The researchers used a relatively new kind of 3D printing called Digital Light Processing (DLP) to create groundbreaking origami structures that are not only capable of holding significant weight but can also be folded and refolded repeatedly in an action similar to the slow push and pull of an accordion. When Paulino first reported these structures, or "zippered tubes," in 2015, they were made of paper and required gluing. In the current work, the zippered tubes - and complex structures made out of them – are composed of one plastic (a polymer) and do not require assembly.

The work was reported in a recent issue of Soft Matter, a journal published by the Royal Society of Chemistry. The primary authors are Paulino; H. Jerry Qi, a professor in Georgia Tech's George W. Woodruff School of Mechanical Engineering; and Daining Fang of Peking University and the Beijing Institute of Technology. Other authors are Zeang Zhao, a visiting student at Georgia Tech now at Peking University; Qiang Zhang of Peking University; and Xiao Kuang and Jiangtao Wu of Georgia Tech.

An emerging technology
There are many different types of 3D printing technologies. The most familiar, inkjet, has been around for some 20 years. But until now, it has been difficult to create 3D-printed structures with the intricate hollow features associated with complex origami because removing the supporting materials necessary to print these structures is challenging. Further, unlike paper, the 3D-printed materials could not be folded numerous times without breaking.

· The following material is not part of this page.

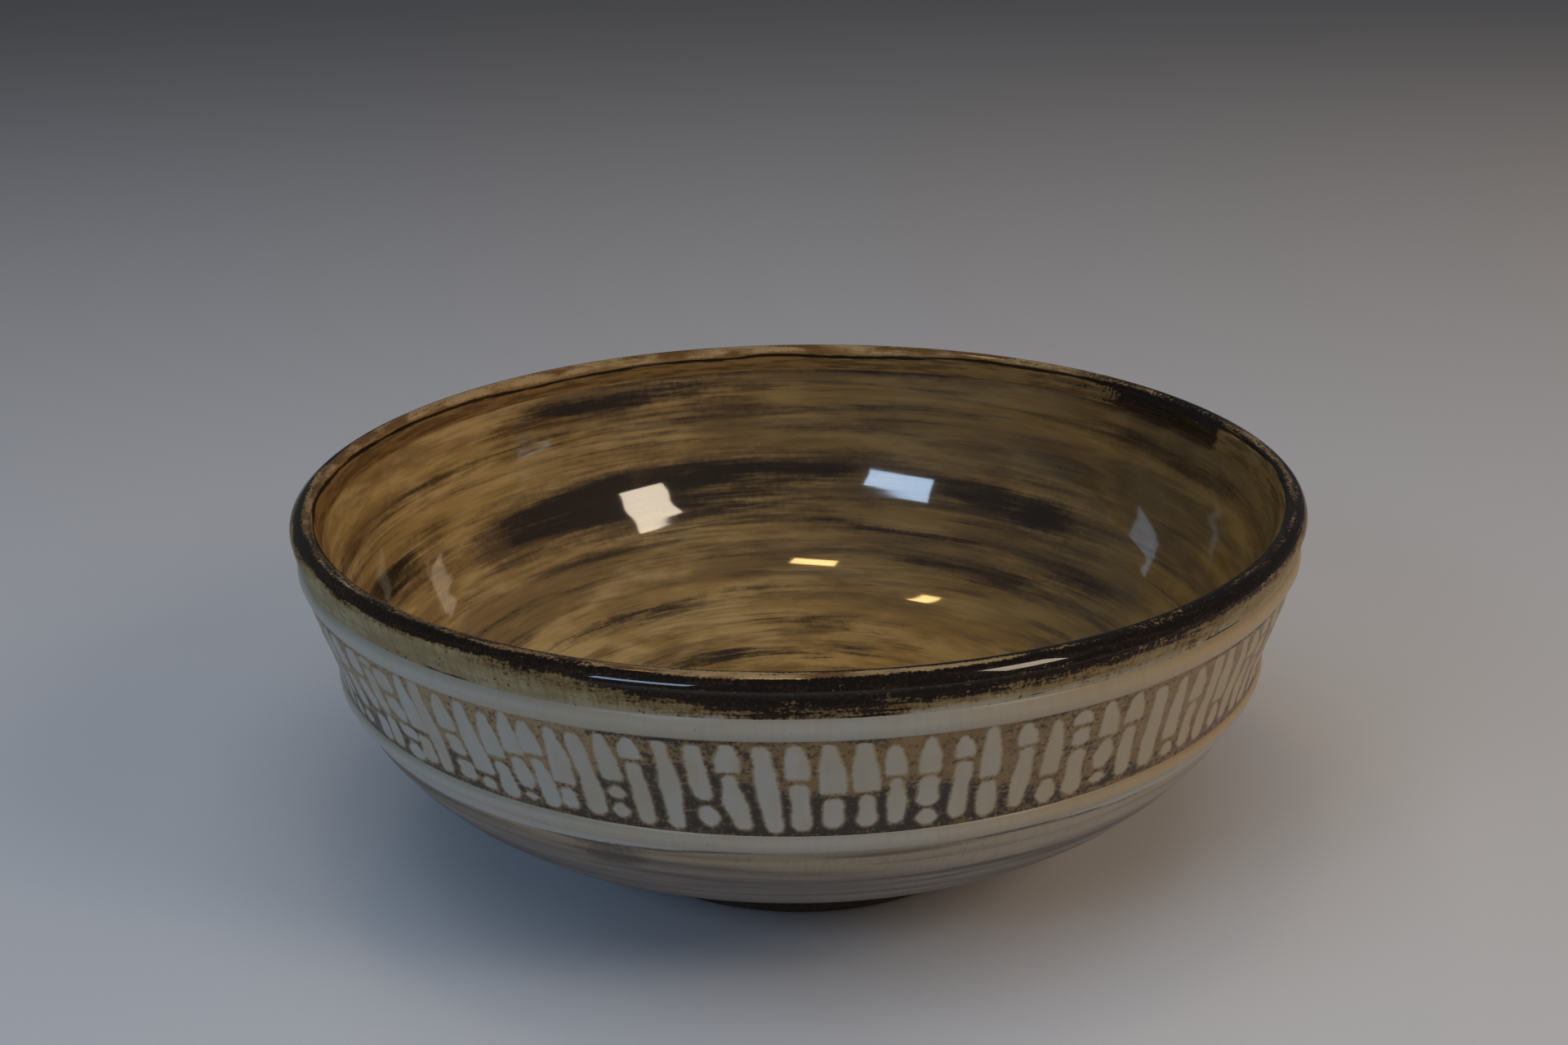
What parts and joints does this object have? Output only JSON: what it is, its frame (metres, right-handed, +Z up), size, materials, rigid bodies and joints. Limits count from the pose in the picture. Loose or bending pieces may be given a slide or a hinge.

Enter DLP and some creative engineering. According Qi, a leader in the emerging field collaborating with Fang's group at Peking University, DLP has been in the lab for a while, but commercialization only began about five years ago. Unlike other 3D printing techniques, it creates structures by printing successive layers of a liquid resin that is then cured, or hardened, by ultraviolet light.

For the current work, the researchers first developed a new resin that, when cured, is very strong.

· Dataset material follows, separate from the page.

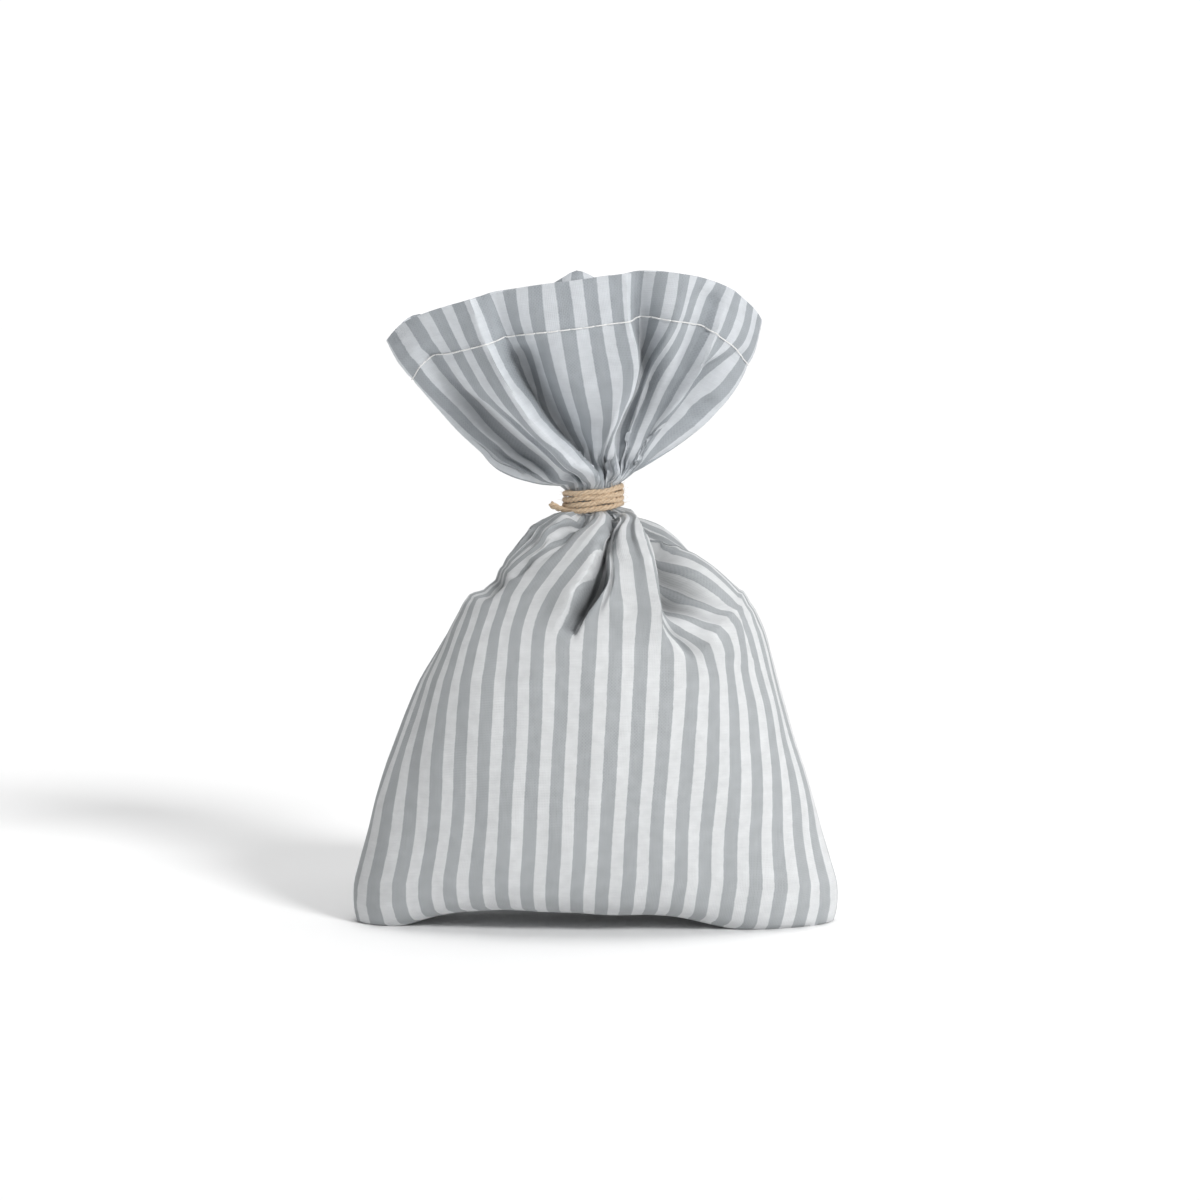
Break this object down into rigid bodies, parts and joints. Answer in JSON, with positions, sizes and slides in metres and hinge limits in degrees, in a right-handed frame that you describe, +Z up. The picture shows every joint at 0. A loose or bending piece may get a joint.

"We wanted a material that is not only soft, but can also be folded hundreds of times without breaking," Qi says.

The resin, in turn, is key to an equally important element of the work: tiny hinges. These hinges, which occur along the creases where the origami structure folds, allow folding because they are made of a thinner layer of resin than the larger panels of which they are part. (The panels make up the bulk of the structure.)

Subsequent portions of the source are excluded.